Jahrelang sah es so aus, als würde dieser Boom nicht enden. Die Containerwirtschaft verzeichnete höhere Wachstumsraten als nahezu jeder andere Wirtschaftszweig. Bis zu 18 Millionen TEU, so kalkulierte man noch im Jahr 2008, könnten in Hamburg im Jahr 2015 jährlich umgeschlagen werden.
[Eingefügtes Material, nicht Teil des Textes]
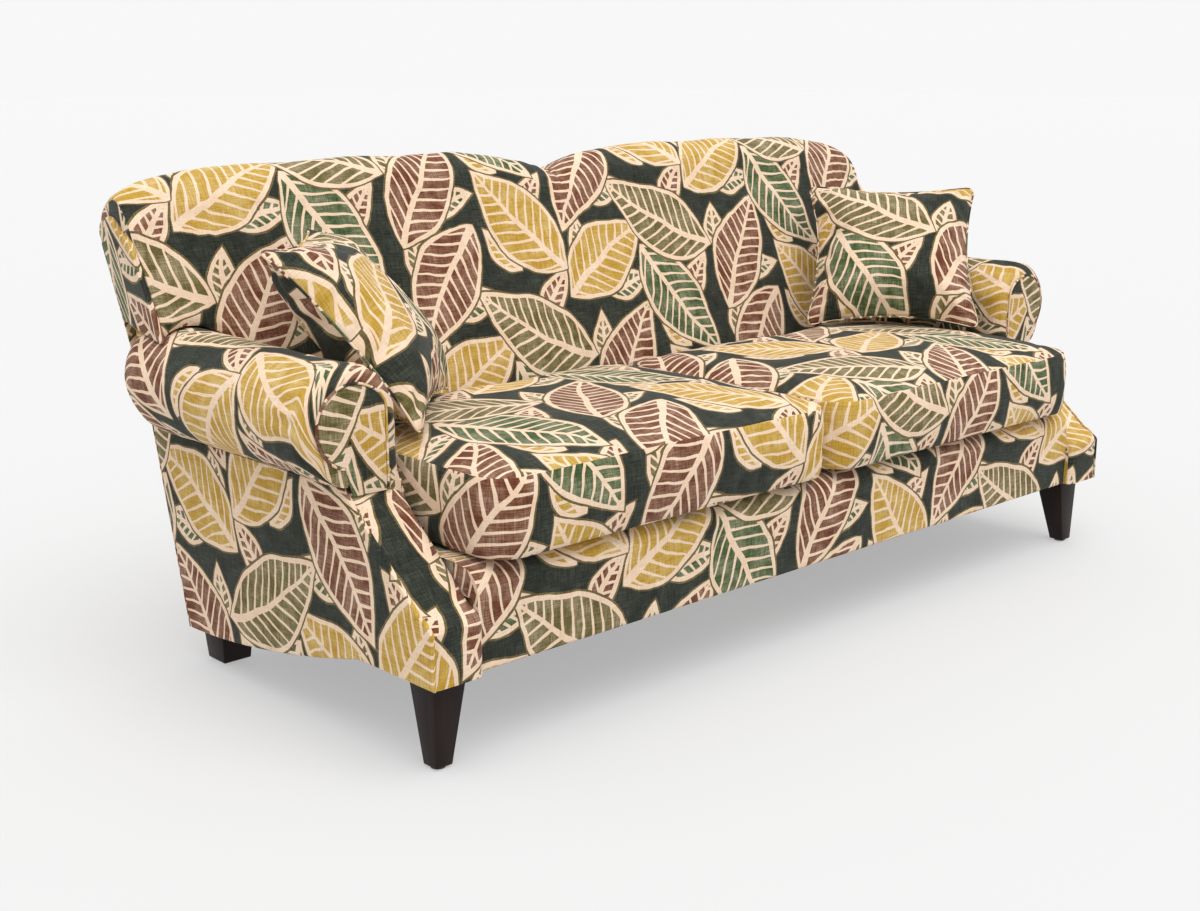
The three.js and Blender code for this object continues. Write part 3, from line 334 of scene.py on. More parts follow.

Doch die Wirtschaftskrise ließ solche Träume platzen. 2009 verzeichnete der Hamburger Hafen nur noch einen Umschlag von sieben Millionen TEU. Damit steht Hamburg derzeit im internationalen Vergleich der Containerhäfen auf Rang 15. Das Projekt für einen neuen "Container Terminal Steinwerder" wurde umgetauft in "Central Terminal Steinwerder". Wann die neue Anlage im mittleren Hafen für welchen logistischen Zweck gebaut wird, ist heute noch völlig offen.
Für Thomas Eckelmann, den Gründer und Chef des Terminalbetreibers Eurogate, steht allerdings außer Frage, dass diese Krise überwunden wird. "Hamburg", sagt er, "wird aus der ersten Liga der Häfen keineswegs absteigen."